Another common concern is that of labelling. Parents are sometimes hesitant to have their child see a therapist as they are afraid he might be labelled in some way and that this will make things worse. Sometimes, however, a diagnosis is fundamental to determining best strategies. Dyslexia is a good example of this, as knowing what is limiting your child’s ability to read leads to specific actions that will help.

Importantly too, there is a growing trend across the helping disciplines to move away from labelling individuals, (for example, labelling a sad child as depressed). Instead, therapists focus on a variety of strategies to help make things better.

Finding a good fit for your family

So how to choose who to see, especially when there are so many options — psychiatrist, psychologist, therapist, counsellor or life coach?
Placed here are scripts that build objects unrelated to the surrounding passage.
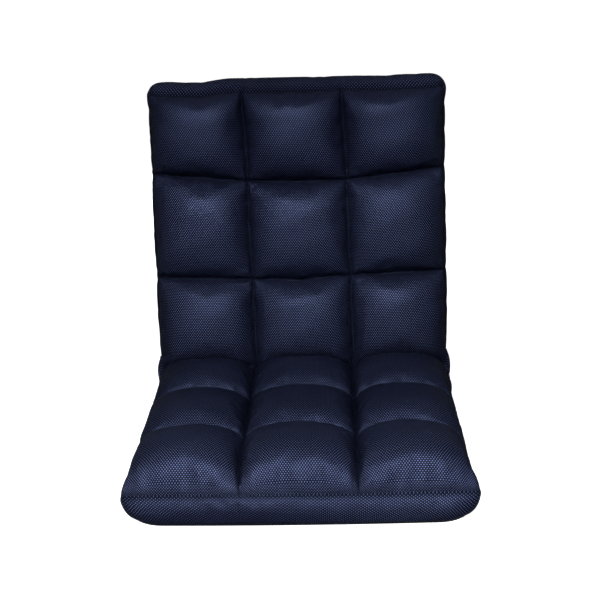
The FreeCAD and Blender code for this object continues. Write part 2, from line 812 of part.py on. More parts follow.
def gusset(label):
    """Ruched cloth and wadding over the outside of one hinge, in its rest shape."""
    body = new_body(label)
    rest = size("rest_angle")
    thick = size("gusset_thick")
    low = f"({size('slab_bottom')} + {size('soft_gap')})"
    high = f"({size('slab_top')} - {size('soft_gap')})"
    reach = size("notch_length")
    for name, angle, direction in (("seat_leg", "0", -1), ("back_leg", rest, 1)):
        leg = sketch_on(body, f"{label}_{name}", "YZ_Plane")
        points = (("0", low), (f"{direction} * {reach}", low), (f"{direction} * {reach}", high), ("0", high))
        outline(leg, [(*turned(out, across, angle), None) for out, across in points])
        extrude(body, leg, thick, centred=True)
    heel = sketch_on(body, f"{label}_heel", "YZ_Plane")
    far_y, far_z = turned("0", low, rest)
    outline(heel, [("0", "0", None), ("0", low, ("0", "0")), (far_y, far_z, None)])
    extrude(body, heel, thick, centred=True)
    cap = sketch_on(body, f"{label}_cap", "YZ_Plane")
    circle(cap, "0", "0", size("gusset_radius"))
    extrude(body, cap, thick, centred=True)
    return body


def rear_wrap(label):
    """Cloth that runs round behind the hinges from the base cloth to the back's rear cloth."""
    body = new_body(label)
    rest = size("rest_angle")
    outside = f"-{size('hinge_height')}"
    inside = f"({size('cloth_thick')} - {size('hinge_height')})"
    band = sketch_on(body, f"{label}_band", "YZ_Plane")
    outer_far = turned("0", outside, rest)
    inner_far = turned("0", inside, rest)
    corners = [
        ("0", outside, ("0", "0")),
        (*outer_far, None),
        (*inner_far, ("0", "0")),
        ("0", inside, None),
    ]
    outline(band, corners)
    extrude(body, band, size("back_width"), centred=True)
    return body


half_gap = f"({size('arm_thick')} / 2 + {size('arm_side_gap')})"
plate_middle = f"({half_gap} + {size('plate_thick')} / 2)"
stack_half = f"({half_gap} + {size('plate_thick')})"
rivet_size = (size("rivet_radius"), size("rivet_head_radius"), size("rivet_head_height"))

for side_name, side in SIDES:
    hinge_x = f"{side} * {size('tube_side')}"
    for plate_name, offset in (("outer", side), ("inner", -side)):
        plate = hinge_plate(f"hinge_{plate_name}_plate_{side_name}")
        place(plate, SEAT, f"{hinge_x} + {offset} * {plate_middle}")
        nodes.append(plate)

    pivot_size = (size("pivot_radius"), size("pivot_head_radius"), size("pivot_head_height"))
    pivot = rivets(f"hinge_pivot_rivet_{side_name}", [("0", "0")], *pivot_size, stack_half)
    pin_size = (size("pawl_pin_radius"), size("pawl_pin_head_radius"), size("rivet_head_height"))
    pawl_pin = rivets(f"hinge_pawl_pin_{side_name}", [pawl_pin_spot()], *pin_size, stack_half)
    drop = f"-{size('tube_drop')}"
    plate_spots = [
        (f"-{size('seat_rivet_first')}", drop),
        (f"-{size('seat_rivet_second')}", drop),
        spring_post_spot(),
    ]
    plate_rivets = rivets(f"hinge_plate_rivets_{side_name}", plate_spots, *rivet_size, stack_half)
    catch = pawl(f"hinge_pawl_{side_name}")
    spring = pawl_spring(f"hinge_pawl_spring_{side_name}")
    for item in (pivot, pawl_pin, plate_rivets, catch, spring):
        place(item, SEAT, hinge_x)
        nodes.append(item)

    arm = ratchet_arm(f"hinge_ratchet_arm_{side_name}")
    arm_spots = [(size("back_rivet_first"), drop), (size("back_rivet_second"), drop)]
    arm_rivets = rivets(f"hinge_arm_rivets_{side_name}", arm_spots, *rivet_size, size("tube_radius"))
    for item in (arm, arm_rivets):
        place(item, BACK, hinge_x)
        nodes.append(item)

    side_cover = gusset(f"hinge_gusset_{side_name}")
    place(side_cover, SEAT, f"{side} * ({half_width(BACK)} - {size('gusset_thick')} / 2)")
    nodes.append(side_cover)

wrap = rear_wrap("hinge_rear_wrap")
place(wrap, SEAT)
nodes.append(wrap)

# Recompute, check and export.
doc.recompute()
faults = []
for item in doc.Objects:
    if "Invalid" in item.State or "Error" in item.State:
        faults.append(f"{item.Label}: {item.State}")
for node in nodes:
    if node.Shape.isNull() or not node.Shape.isValid() or node.Shape.Volume <= 0:
        faults.append(f"{node.Label}: shape is not sound")
if faults:
    raise RuntimeError("; ".join(faults))

for node in nodes:
    node.Shape.exportStep(os.path.join("parts", f"{node.Label}.step"))
print(f"{len(nodes)} nodes exported")
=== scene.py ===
import json
import math

import bpy
import numpy as np
from mathutils import Matrix, Vector


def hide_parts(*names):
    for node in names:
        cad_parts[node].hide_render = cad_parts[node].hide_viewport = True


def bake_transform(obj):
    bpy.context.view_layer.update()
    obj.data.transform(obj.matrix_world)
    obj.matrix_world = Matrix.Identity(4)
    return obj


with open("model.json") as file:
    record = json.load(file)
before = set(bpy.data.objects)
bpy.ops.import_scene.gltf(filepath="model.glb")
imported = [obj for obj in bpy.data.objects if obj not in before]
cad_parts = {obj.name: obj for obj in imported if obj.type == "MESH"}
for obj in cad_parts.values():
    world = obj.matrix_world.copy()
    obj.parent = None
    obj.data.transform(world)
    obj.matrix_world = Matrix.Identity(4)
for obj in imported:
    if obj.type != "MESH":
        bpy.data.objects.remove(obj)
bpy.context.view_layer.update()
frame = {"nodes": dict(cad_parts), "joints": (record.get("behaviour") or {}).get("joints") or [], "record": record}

# Folding floor chair: quilted mesh cover, base and rear cloths, gathered cloth over the hinges,
# seam stitches, finishes for the steel parts inside, and the studio stage.

bl_info = {
    "name": "Folding floor chair",
    "version": (1, 0, 0),
    "blender": (4, 5, 0),
    "location": "3D View > Sidebar > Floor Chair",
    "description": "Makes the cloth, stitching and finishes of a folding floor chair",
    "category": "Object",
}

RECLINE = next(joint for joint in frame["joints"] if joint["name"] == "back_recline")
HINGE_Y, HINGE_Z = RECLINE["pos_m"][1], RECLINE["pos_m"][2]
REST = math.radians(RECLINE["range_deg"][1])
MM = 0.001
# The crease halves the angle between the seat and the back.
CREASE_SLOPE = math.tan((math.pi - REST) / 2)
# Half the arc that the underside runs through round the hinge axis.
ARC_HALF = REST / 2
# Quilted cells along and across the chair, and grid steps in each cell.
ROWS = 6
COLUMNS = 3
STEPS = 28
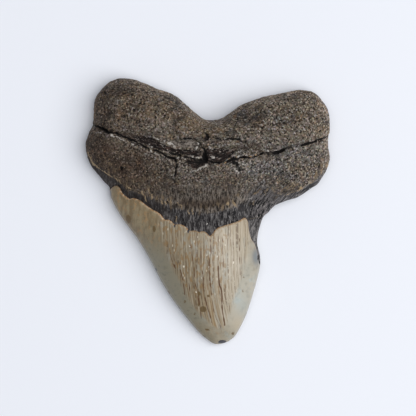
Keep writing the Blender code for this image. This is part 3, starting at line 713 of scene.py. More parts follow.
stone = (1 - ramp(down, 2.2, 2.8)) * (0.4 + 0.6 * smoothstep(rim / 4))
rough = sum(high * lumps(solid, size, seed) for seed, (high, size) in enumerate(LUMPS))
grain = 0.13 * lumps(solid, 1.2, 5) + 0.1 * lumps(solid, 0.75, 6)
strands = np.dstack([flow, y * 0.12, 0 * x])
fibre = lumps(strands, 0.9, 7) + 0.7 * lumps(strands, 1.9, 8)
ridge = lumps(np.dstack([flow, y * 0.03, 0 * x]), 0.75, 9)
splinters = lumps(np.dstack([x * 0.35, y, 0 * x]), 0.8, 13)
coarse_bone = (1 - 0.85 * charcoal) * bare
relief = stone * rough + (grain - PORE_DEPTH * pores(solid, 2.2, 0.5, 21)) * coarse_bone
relief += (FIBRE_HEIGHT * fibres + WRINKLE_HEIGHT * wrinkles) * fibre * rise
relief -= (crevice + hollow) * (0.25 + 0.75 * rise) - 0.6 * lip
relief += SPLINTER_HEIGHT * np.minimum(hollow, 1) * splinters + spots(upper, KNOBS)
relief -= (BREAK_DEPTH * strip - 0.3 * broken * lumps(solid, 1.1, 14)) * rise
shell_edge = ENAMEL_THICKNESS * quarter_round(depth_in / ENAMEL_ROUNDING)
relief += enamel * rise * (shell_edge + RIDGE_HEIGHT * middle * ridge)
print("relief from", round(float(relief.min()), 2), "to", round(float(relief.max()), 2), "mm")

# %% The relief of the lower face
LOWER_PORE_DEPTH = 0.35
lower_solid = np.dstack([lower, lower_height])
lower_stone = 1 - ramp(lower_down, 2.2, 2.8)
lower_share = (0.25 + 0.75 * smoothstep(lower_rim / 4)) * smoothstep(lower_height / 3)
lower_rough = sum(high * lumps(lower_solid, size, seed) for seed, (high, size) in enumerate(LUMPS))
lower_grain = 0.1 * lumps(lower_solid, 1.2, 5) - 0.1 - LOWER_PORE_DEPTH * pores(lower_solid, 2.4, 0.6, 21)
lower_relief = lower_stone * (lower_share * lower_rough + lower_grain)
print("lower relief to", round(float(lower_relief.max()), 2), "mm")

# %% [markdown]
# ## One closed mesh
# The upper lattice is twice as fine as the lower one, because it is the side that is looked at. Both
# share the rim's points. Along the rim, a lower face has one more corner, the finer lattice's extra point,
# so the mesh is closed with no gaps. The faces are listed as whole arrays of corner numbers.
# %% The faces
rows, columns = height.shape
top_index = np.arange(rows * columns).reshape(rows, columns)
low_index = np.full(lower_height.shape, -1)
inner = low_index[1:-1, 1:-1]
inner[:] = rows * columns + np.arange(inner.size).reshape(inner.shape)
low_index[0], low_index[-1] = top_index[0, ::2], top_index[-1, ::2]
low_index[:, 0], low_index[:, -1] = top_index[::2, 0], top_index[::2, -1]
upper_faces = np.dstack([top_index[1:, :-1], top_index[1:, 1:],
                         top_index[:-1, 1:], top_index[:-1, :-1]]).reshape(-1, 4)
low_cells = np.dstack([low_index[1:, :-1], low_index[:-1, :-1], low_index[:-1, 1:], low_index[1:, 1:]])


def rim_faces(cells, middles, side):
    """Lower faces beside the rim: the four corners, starting at the side that lies on the rim, with the
    finer lattice's point put between the first two."""
    turned = np.roll(cells, -side, axis=-1)
    return np.column_stack([turned[:, 0], middles, turned[:, 1:]])


west = rim_faces(low_cells[1:-1, 0], top_index[3:-3:2, 0], 0)
north = rim_faces(low_cells[0, 1:-1], top_index[0, 3:-3:2], 1)
east = rim_faces(low_cells[1:-1, -1], top_index[3:-3:2, -1], 2)
south = rim_faces(low_cells[-1, 1:-1], top_index[-1, 3:-3:2], 3)
north_west, north_east, south_east, south_west = (low_cells[row, end] for row, end in
                                                  ((0, 0), (0, -1), (-1, -1), (-1, 0)))
# The four corner cells lie on the rim with two sides, so each has two extra points.
corner_cells = np.array([
    [north_west[0], top_index[1, 0], north_west[1], top_index[0, 1], *north_west[2:]],
    [*north_east[:2], top_index[0, -2], north_east[2], top_index[1, -1], north_east[3]],
    [*south_east[:3], top_index[-2, -1], south_east[3], top_index[-1, -2]],
    [south_west[0], top_index[-2, 0], *south_west[1:], top_index[-1, 1]]])
face_groups = [upper_faces, low_cells[1:-1, 1:-1].reshape(-1, 4),
               np.vstack([west, north, east, south]), corner_cells]
print("faces:", [group.shape for group in face_groups])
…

And then, as you look further, there are further categories, sub-categories and approaches, all of which can help you to make a choice if you understand the differences, but which simply add to the confusion if you don’t.

Hong Kong offers a wide variety of professionals available to help. As a group, they offer a range of educational qualifications and training, varying years of experience, and countless techniques and strategies. Be aware, however, that professionals here have often earned their credentials in different educational systems around the world, and similar sounding designations from one country can mean something quite different in another. At the same time, each therapist will take a slightly different approach, even if they have the same qualifications, training, or years of experience.

Probably the greatest distinction is between psychiatrists and others in this field. Despite popular myth (think Lucy in the Peanuts comic strip – The Doctor is in!), taking your child to see a psychiatrist is not usually the first step unless your situation is critical. Psychiatrists are specially trained medical doctors, who are able to prescribe medication. Most require a referral from another professional, whereas others in this category typically do not.

Ultimately, there is no way to declare one constellation of education, experience and approach as being definitively ‘better’ than another. The important thing is to find what works best for you and your child – it’s a matter of finding a good fit between your family and your expert. Therapy is a dynamic process.

Taking the first step can be the hardest but, for most families, even after one session, there is a bit more clarity, a bit more calm, and the beginning of hope that things are going to get better. If you are concerned about your child, it is definitely a step worth considering.